• Required task: Reproduce exactly the lines below, from the first through the one containing "NEAR_LINE = 0.01", and nothing more.

• Raw data:
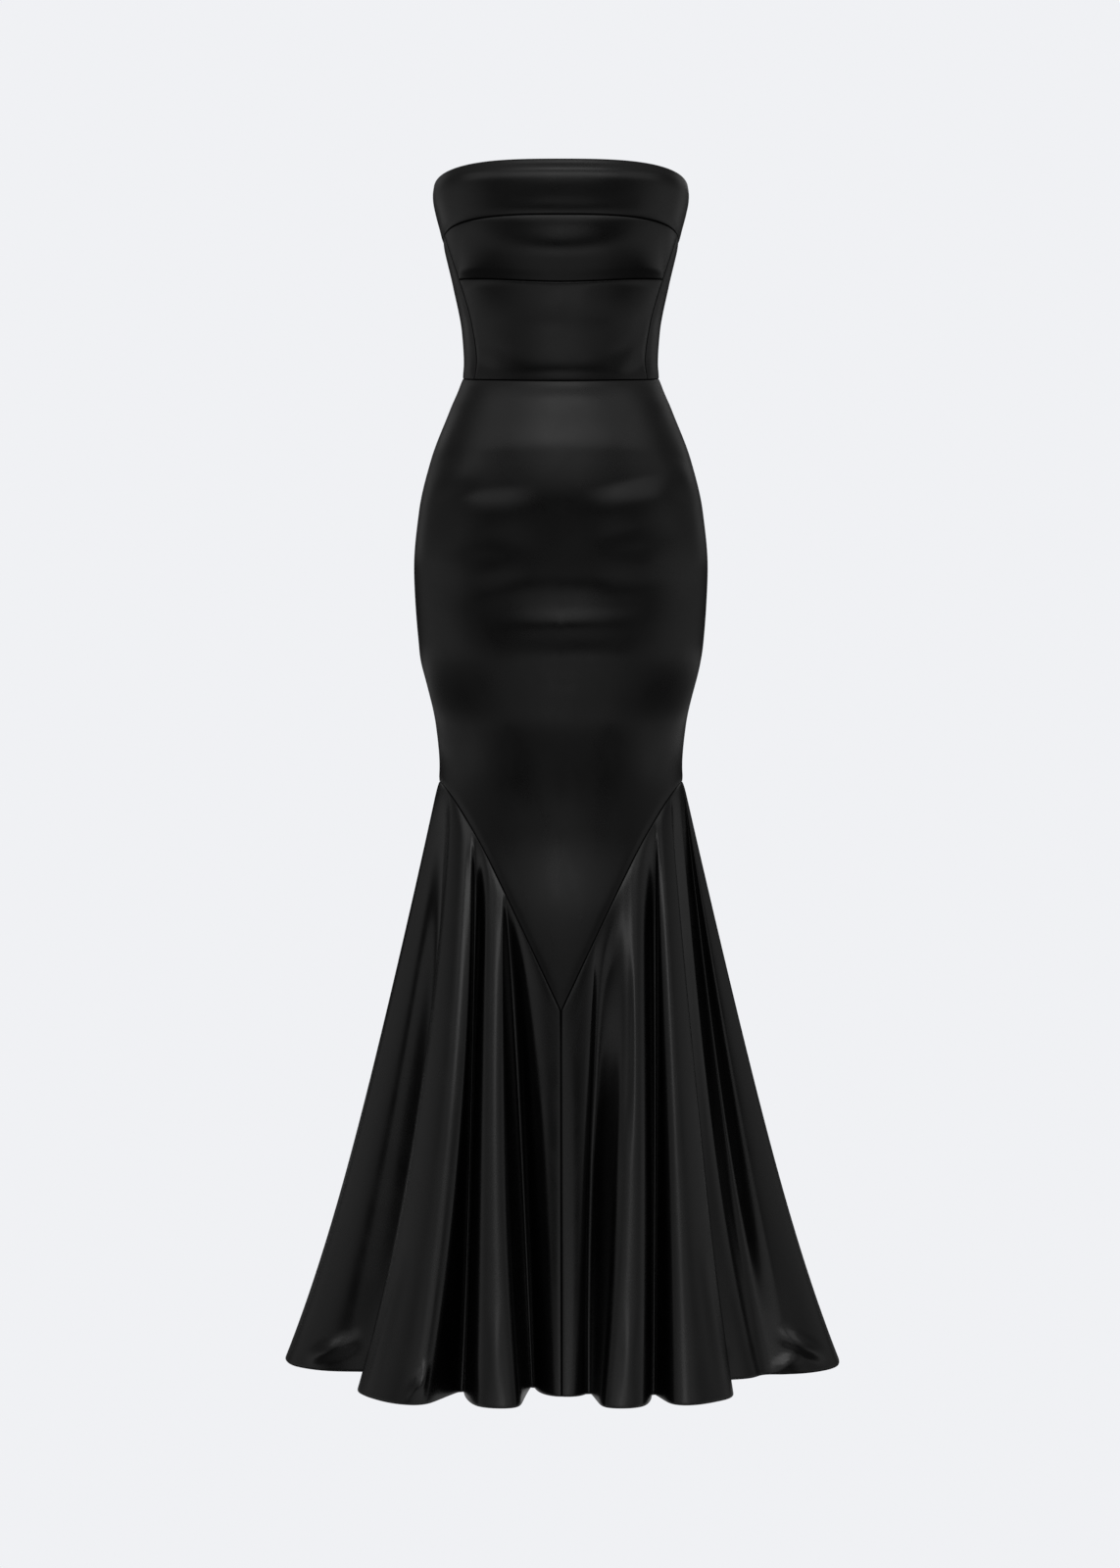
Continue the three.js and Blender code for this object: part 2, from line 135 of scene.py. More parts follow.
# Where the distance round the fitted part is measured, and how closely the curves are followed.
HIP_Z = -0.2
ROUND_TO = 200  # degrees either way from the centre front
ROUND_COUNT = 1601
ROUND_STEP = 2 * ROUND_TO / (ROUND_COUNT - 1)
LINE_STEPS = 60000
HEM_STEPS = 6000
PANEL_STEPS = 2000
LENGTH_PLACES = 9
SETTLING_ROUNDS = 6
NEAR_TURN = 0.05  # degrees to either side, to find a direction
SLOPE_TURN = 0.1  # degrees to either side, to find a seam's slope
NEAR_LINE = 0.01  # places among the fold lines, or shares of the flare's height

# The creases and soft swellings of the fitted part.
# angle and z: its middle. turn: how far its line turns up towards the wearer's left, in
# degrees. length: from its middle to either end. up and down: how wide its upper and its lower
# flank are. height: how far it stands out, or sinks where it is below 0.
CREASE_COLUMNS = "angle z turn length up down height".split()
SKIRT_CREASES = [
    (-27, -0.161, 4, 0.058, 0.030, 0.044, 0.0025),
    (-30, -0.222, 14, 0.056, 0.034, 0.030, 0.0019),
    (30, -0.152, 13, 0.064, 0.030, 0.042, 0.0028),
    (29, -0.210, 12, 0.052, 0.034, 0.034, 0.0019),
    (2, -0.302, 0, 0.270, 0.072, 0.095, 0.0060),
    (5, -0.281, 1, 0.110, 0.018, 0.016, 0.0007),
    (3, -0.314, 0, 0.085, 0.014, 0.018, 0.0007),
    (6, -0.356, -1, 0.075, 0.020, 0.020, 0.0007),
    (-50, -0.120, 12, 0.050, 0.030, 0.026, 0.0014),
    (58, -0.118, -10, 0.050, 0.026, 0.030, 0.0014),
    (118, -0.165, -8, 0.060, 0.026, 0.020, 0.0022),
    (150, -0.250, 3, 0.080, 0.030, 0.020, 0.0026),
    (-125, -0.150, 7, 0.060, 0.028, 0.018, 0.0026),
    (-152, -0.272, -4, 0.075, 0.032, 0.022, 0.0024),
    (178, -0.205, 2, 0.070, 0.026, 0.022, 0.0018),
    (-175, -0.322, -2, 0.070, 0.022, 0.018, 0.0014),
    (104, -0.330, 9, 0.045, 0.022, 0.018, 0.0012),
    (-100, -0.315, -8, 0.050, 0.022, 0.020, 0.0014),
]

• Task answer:
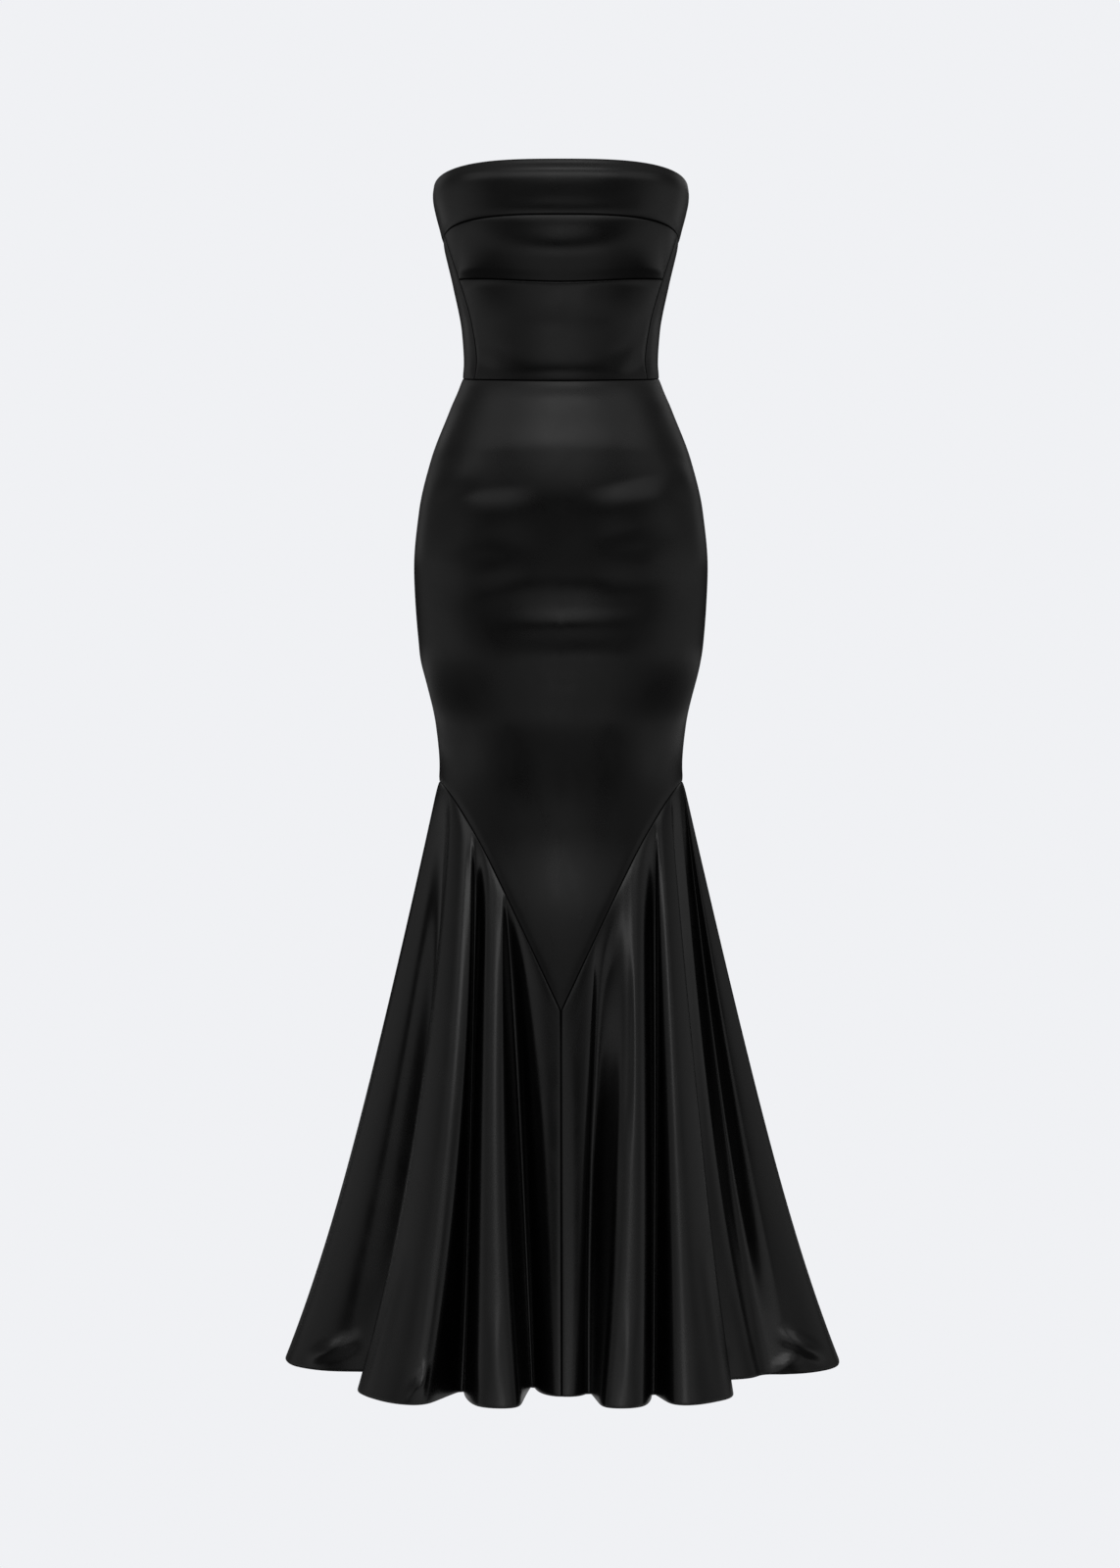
Continue the three.js and Blender code for this object: part 2, from line 135 of scene.py. More parts follow.
# Where the distance round the fitted part is measured, and how closely the curves are followed.
HIP_Z = -0.2
ROUND_TO = 200  # degrees either way from the centre front
ROUND_COUNT = 1601
ROUND_STEP = 2 * ROUND_TO / (ROUND_COUNT - 1)
LINE_STEPS = 60000
HEM_STEPS = 6000
PANEL_STEPS = 2000
LENGTH_PLACES = 9
SETTLING_ROUNDS = 6
NEAR_TURN = 0.05  # degrees to either side, to find a direction
SLOPE_TURN = 0.1  # degrees to either side, to find a seam's slope
NEAR_LINE = 0.01  # places among the fold lines, or shares of the flare's height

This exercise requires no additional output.